La reazione della sinistra
Di tutt’altro avviso, per contro, il co-presidente del PS Fabrizio Sirica. «Fa piuttosto sorridere - premette - che chi per anni ha usato quale slogan principale il fatto di rispettare il voto popolare ora vada contro quello stesso volere popolare. Per di più, raccogliendo firme contro una tassa che invero non è mai entrata in vigore». Detto questo, Sirica si dice convinto che «si debba usare qualunque strumento disponibile per ridurre il traffico sulle nostre strade.

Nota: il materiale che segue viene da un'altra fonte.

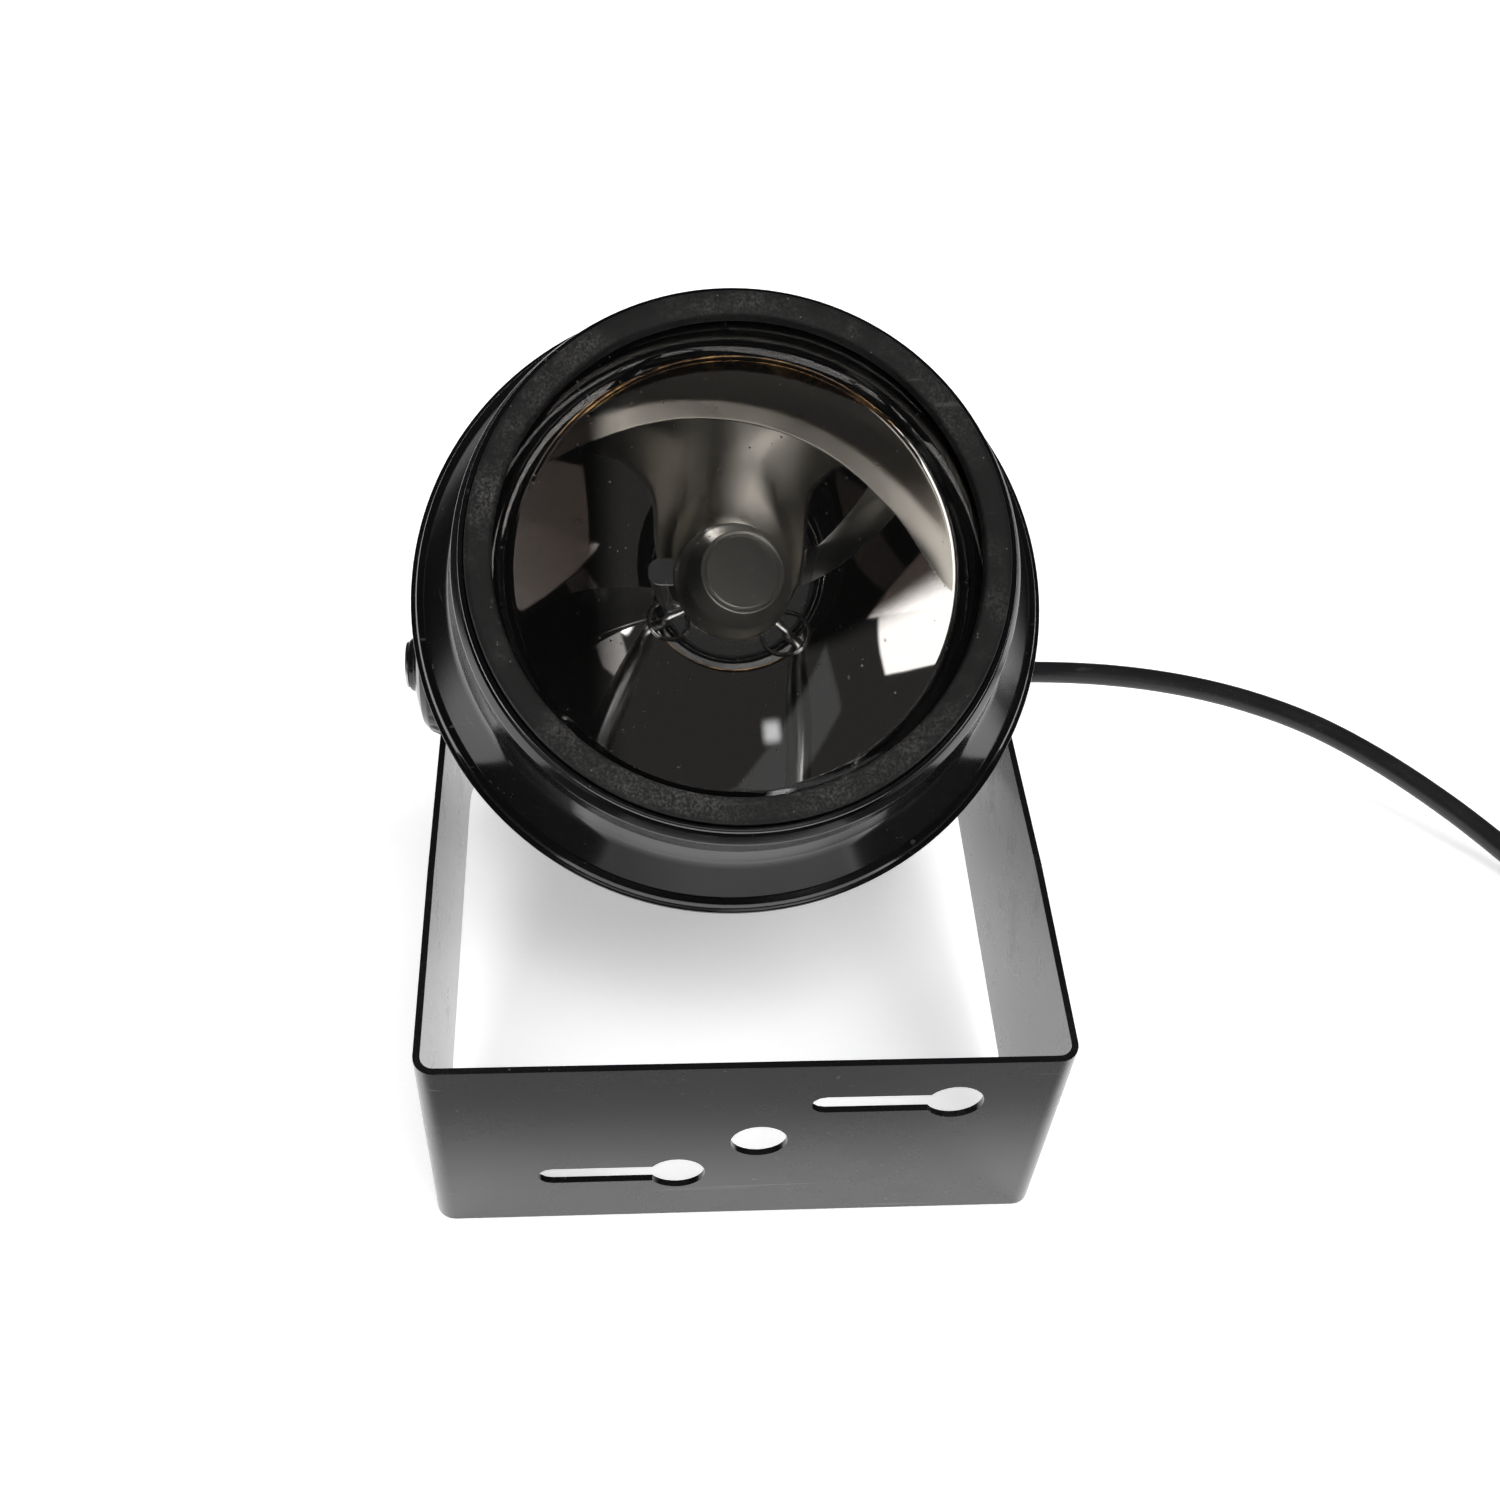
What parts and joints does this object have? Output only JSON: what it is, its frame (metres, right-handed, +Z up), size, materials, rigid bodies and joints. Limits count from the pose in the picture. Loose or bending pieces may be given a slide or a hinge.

E l’introduzione della tassa di collegamento, come peraltro hanno stabilito i ticinesi con il loro voto, potrebbe essere uno strumento da provare per tentare di arginare il problema del congestionamento stradale. Avrei quindi preferito che si aspettasse almeno di vedere che effetti avrebbe prodotto, considerando pure che era prevista una fase di monitoraggio degli effetti. Invece, è del tutto evidente che ci troviamo di fronte a un’opposizione puramente ideologica».
Una visione, quella di Sirica, condivisa dalla co-coordinatrice dei Verdi Samantha Bourgoin: «Non è vero che la tassa è entrata in vigore. E non è vero che la pagavano in maggioranza i ticinesi. Raccolgono firme prendendo in giro i cittadini», premette la deputata ecologista. «La tassa è stata pensata per dissuadere l’utilizzo dell’automobile nei grandi parcheggi, soprattutto nelle zone di confine, e diminuire così il traffico. Abrogandola, non si risolve nulla». E quindi, chiosa Bourgoin, «quella che loro definiscono una vittoria, in realtà è una finta vittoria, perché non risolve i problemi che questa tassa voleva risolvere. E chi in futuro si ritroverà in mezzo al traffico, saprà chi ringraziare».